No one will know this Pumpkin Cheesecake is gluten-free because it is so creamy and delicious! With a ginger snap crust that pairs perfectly with the cheesecake's spices, there's no doubt this will become a new holiday favorite!
Why this mushroom stuffing makes everyone happy:
This mushroom stuffing recipe happens to be vegetarian, and mine is gluten-free, but that doesn’t mean it is lacking in the flavor department. A healthy dose of fresh thyme and parsley along with a variety of mushrooms ensure a complex flavor that will satisfy meat eaters and vegetarians alike (as long as you don’t actually stuff it in the bird). Mushrooms + turkey = a match made in heaven. Stuffing full of mushrooms + corn casserole + cranberry sauce = happy vegetarian guests. Mushrooms + gluten-free bread = happy gluten-free you!
Choosing bread for gluten-free stuffing:
This recipe works with both conventional and gluten-free sandwich bread, and is perfect with Udi’s Gluten-free Multi-Grain bread. It is best if you freeze the bread overnight, as this makes dicing the bread easier. If you don’t have time to freeze the loaf, just tear the slices to keep from smashing the bread.

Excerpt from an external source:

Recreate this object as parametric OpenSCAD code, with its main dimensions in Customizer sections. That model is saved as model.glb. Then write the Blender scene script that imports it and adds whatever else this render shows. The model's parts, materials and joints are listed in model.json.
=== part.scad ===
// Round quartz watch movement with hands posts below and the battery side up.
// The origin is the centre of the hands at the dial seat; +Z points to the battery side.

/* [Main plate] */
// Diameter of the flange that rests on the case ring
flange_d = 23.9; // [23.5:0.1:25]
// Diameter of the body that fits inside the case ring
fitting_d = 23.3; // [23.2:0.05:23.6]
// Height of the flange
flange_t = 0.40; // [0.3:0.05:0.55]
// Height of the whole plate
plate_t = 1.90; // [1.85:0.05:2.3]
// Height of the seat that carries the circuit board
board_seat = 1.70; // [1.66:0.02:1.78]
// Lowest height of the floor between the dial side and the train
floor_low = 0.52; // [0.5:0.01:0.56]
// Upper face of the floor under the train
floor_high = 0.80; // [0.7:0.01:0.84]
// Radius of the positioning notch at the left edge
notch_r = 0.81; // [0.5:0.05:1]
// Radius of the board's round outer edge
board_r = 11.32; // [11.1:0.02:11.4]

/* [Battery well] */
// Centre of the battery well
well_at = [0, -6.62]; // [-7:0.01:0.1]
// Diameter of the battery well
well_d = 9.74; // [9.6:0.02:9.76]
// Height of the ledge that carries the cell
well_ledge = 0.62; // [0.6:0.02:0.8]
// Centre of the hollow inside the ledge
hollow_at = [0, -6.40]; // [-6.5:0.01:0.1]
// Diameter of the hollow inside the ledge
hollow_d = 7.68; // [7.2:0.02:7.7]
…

Fabulous Mushroom Stuffing
- 1 ounce dried porcini mushrooms 30 grams
- 1¼ cups boiling water 300 ml
- 4 tablespoons olive oil 60 ml
- 2 shallots finely chopped
- 4 garlic cloves minced
- 1 loaf sandwich bread (gluten-free or conventional) frozen overnight if you can*
- 16 ounces white, cremini or similar mushrooms roughly chopped | about 450 grams
- 8 ounces portobello mushrooms roughly chopped
- 1 bunch thyme leaves picked and stems discarded | 10-12 stems
- 3 bay leaves
- ½ bunch parsley leaves picked and chopped, stems discarded
- Pour the boiling water over the dried mushrooms and set aside.
- Grease an 11×13 baking dish with olive oil.
- Dice the loaf of bread and set aside.
- In a large skillet, over medium heat, heat the olive oil. Add the shallot and garlic and cook until translucent and soft, but not yet golden (about 5 minutes).
- Drain the porcini, reserving the soaking liquid, and add them along with the other mushrooms, bay leaves and thyme to the skillet. Cook until the mushrooms are softened. At this point, if you are cooking ahead, stop. You want to assemble the stuffing right before putting it in the oven.
- Preheat the oven to 350 degrees F (if your oven is a little hotter because of other dishes, you can adjust the baking time). While the oven heats, let the mushrooms cool slightly. Remove the bay leaves.
- Strain the reserved soaking liquid to remove any grit from the dried mushrooms.
- Stir together the mushrooms, the diced gluten-free bread and the parsley. Spread evenly in the baking dish.
- Pour the reserved soaking liquid slowly & evenly over the stuffing. You want to moisten the stuffing but not soak it. You may not need all of it (although I always have).
- Cover the dish with foil and bake for 35 minutes covered. Remove the foil and bake for an additional 10-15 minutes. You want the bread to start looking nice and golden brown.
About this mushroom stuffing:
This recipe was adapted from one in the November/December 2011 Jamie Magazine. We have made it at several Christmas dinners, Friendsgivings and Thanksgiving celebrations. It has become a family standby – it isn’t even in a magazine anymore. That’s how you know it’s good – it is now just a page clipped and saved in a binder.